Earnings per share have compounded at 15% per year over the past decade. DKK 10,000 (roughly €1,330) invested in DSV shares at the start of 2016 would be worth approximately DKK 115,000 (~€15,300) today. In a logistics company operating out of a small Danish town.

The balance sheet changed dramatically in 2025. DSV went from net cash to €11.5 billion of net debt to fund the Schenker acquisition. Leverage sits at 2.8 times annual operating earnings, against a long-term target of below 2x. The plan is to be back inside that target by mid-2027, deleveraging on adjusted free cash flow of over €2 billion per year.

What comes next

The integration of Schenker is running two years ahead of the original schedule. By the end of Q1 2026, 45% of the integration was complete, including Germany, which had required careful negotiation with works councils before it could begin. Management expects the whole thing done by end of 2026. Annual synergies of €1.2 billion are targeted for full effect in 2027.

The risks are real. The Middle East conflict is complicating air and sea routes. Trade tariff uncertainty is weighing on cross-border volumes. The automotive sector, which represents about 10% of DSV's gross profit, is in a prolonged slump.
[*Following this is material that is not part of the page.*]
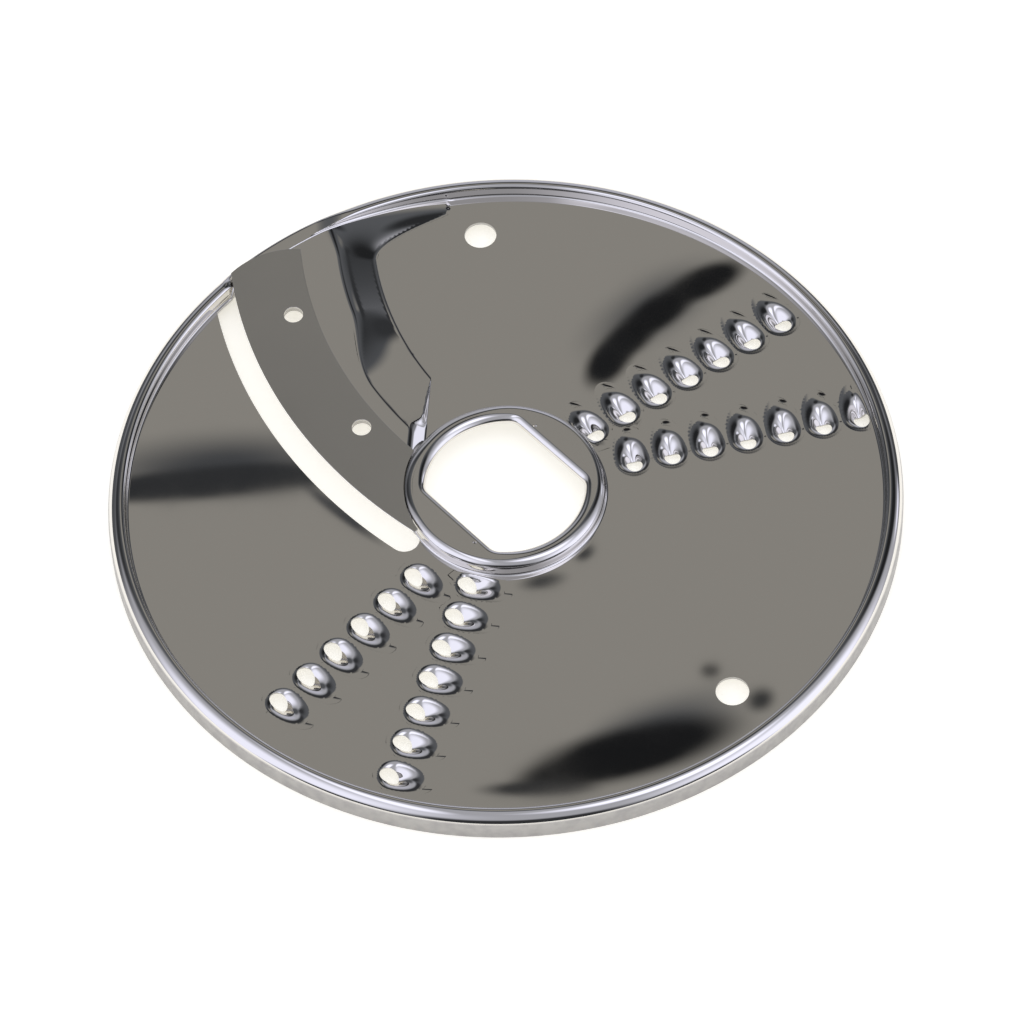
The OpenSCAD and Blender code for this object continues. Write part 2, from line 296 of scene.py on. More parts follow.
def slot_outline():
    back_turns = np.linspace(turn_at(land_front_r, slot_rim_r), slot_end_turn, slot_steps)
    front_turns = np.linspace(slot_end_turn, turn_at(slot_front_r, slot_rim_r), slot_steps)
    end_r = (slot_front_r - land_front_r) / 2
    end = arc_point(land_front_r + end_r, slot_end_turn)
    end_turns = arc_turn + slot_end_turn - np.linspace(0, 180, 25)[1:-1]
    rim_end = arc_point(slot_front_r, front_turns[-1])
    land_end = arc_point(land_front_r, back_turns[0])
    angles = [math.degrees(math.atan2(end_y, end_x)) for end_x, end_y in (rim_end, land_end)]
    closing = polar(slot_rim_r, np.linspace(*angles, 9)[1:-1])
    loop = np.concatenate([arc_point(land_front_r, back_turns), end + polar(end_r, end_turns),
                           arc_point(slot_front_r, front_turns), closing])
    reach = np.linalg.norm(loop, axis=-1)
    return loop * (np.maximum(reach, slot_hub_r) / reach)[:, None]


holes = [slot_outline()]
holes += [tooth_hole(tooth, 0) for tooth in teeth]
holes += [circle(centre, finger_hole_r, 64) for centre in finger_holes]
holes += [circle(centre, weld_hole_r, 40) for centre in weld_holes]
holes += [circle(np.zeros(2), collar_join_r, hub_steps)]
outer = circle(np.zeros(2), rim_foot_x, rim_steps)


def inside(loop, points):
    x, y = points[:, 0], points[:, 1]
    found = np.zeros(len(points), bool)
    for (x0, y0), (x1, y1) in zip(loop, np.roll(loop, -1, 0)):
        crossing = (y0 > y) != (y1 > y)
        where = x0 + (y - y0) * (x1 - x0) / (y1 - y0 if y1 != y0 else 1)
        found ^= crossing & (x < where)
    return found


def tooth_rings():
    rings = []
    for hole, pocket, across, back in teeth:
        own_rings = [tooth_hole((hole, pocket, across, back), wider) for wider in mouth_rings]
        deepest = pocket + pocket_deepest * back
        for k in pocket_rings:
            own_rings.append(oval(deepest, across, back, k * scoop_w, k * scoop_back,
                                  k * scoop_front, 0.3 + 0.14 * k))
        for k in dent_rings:
            own_rings.append(oval(deepest, across, back, k * dent_w, k * dent_back,
                                  k * dent_front, dent_ring_gap))
        ring = np.concatenate(own_rings)
        own = np.linalg.norm(ring - pocket, axis=-1)
        other = [np.linalg.norm(ring - t[1], axis=-1) for t in teeth if t[1] is not pocket]
        rings.append(ring[own <= np.min(other, axis=0)])
    return np.concatenate(rings)


def wall_rows():
    along = polar(1.0, wall_turn)
    steps = np.arange(*wall_row_ends, wall_row_gap)[:, None] * along
    return np.concatenate([wall_corner + d * wall_normal + steps for d in wall_row_places])


def ring_rows():
    turns = np.arange(hub_steps) * 360 / hub_steps + collar_ring_turn
    return np.concatenate([polar(radius, turns) for radius in collar_rings])


def net(spacing, keep):
    rows = np.arange(-disc_r, disc_r, spacing * math.sqrt(0.75))
    points = []
    for i, y in enumerate(rows):
        x = np.arange(-disc_r + (i % 2) * spacing / 2, disc_r, spacing)
        points.append(np.stack([x, np.full_like(x, y)], -1))
    points = np.concatenate(points)
    return points[keep(points)]


def near_ramp(p):
    arc_r, turn = arc_place(p)
    fan = fan_share(turn)
    s = arc_r - ramp_foot_r + fan_reach * fan
    wall = (p - wall_corner) @ wall_normal
    past_foot = s > -ramp_margin - fan_margin * fan
    short_of_crest = s < ramp_w + ramp_margin + (fan_reach + fan_draw) * fan
    on_ramp = past_foot & short_of_crest & (wall > ramp_net_end)
    on_wall = (wall > wall_net_ends[0]) & (wall < wall_net_ends[1]) & (s > -ramp_margin)
    return (on_ramp | on_wall) & (turn < 0)


def everywhere(p):
    return np.ones(len(p), bool)


# Each layer of points, and the least distance that it keeps from the layers before it.
layers = [
    (tooth_rings(), 0.16),
    (ring_rows(), 0.08),
    (wall_rows(), 0.1),
    (net(ramp_spacing, near_ramp), 0.35),
    (net(plate_spacing, everywhere), 1.3),
]
laid = np.concatenate([outer] + holes)
for points, gap in layers:
    tree = KDTree(len(laid))
    for i, (x, y) in enumerate(laid):
        tree.insert((x, y, 0), i)
    tree.balance()
    reach = np.linalg.norm(points, axis=-1)
    points = points[(reach < rim_foot_x) & (reach > collar_join_r)]
    far_enough = np.array([tree.find((x, y, 0))[2] > gap for x, y in points])
    laid = np.concatenate([laid, points[far_enough]])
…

And carrying €11.5 billion of debt means there is less room to manoeuvre than before.

For 2026, DSV guides to operating profit of €3.1 to 3.4 billion, roughly 20 to 30% higher than 2025, as a full year of Schenker earnings and the first major wave of synergies flow through.

The closing thought

Every package that crosses a border, every container that moves from a factory in one continent to a warehouse in another, needs someone to arrange the journey. That job has existed for as long as global trade has. DSV has been doing it, quietly and profitably, since ten Danish truckers pooled their resources in a garage in 1976.

In 2026, the company they built turns fifty. It is now the largest freight forwarder on earth.

If you own a European or global index fund, DSV is in your portfolio. You have been co-owning a piece of global trade's invisible infrastructure all along.

Data and images sourced from DSV Annual Report 2025 and DSV Q1 2026 Interim Financial Report. Share price and market cap as of mid June 2026.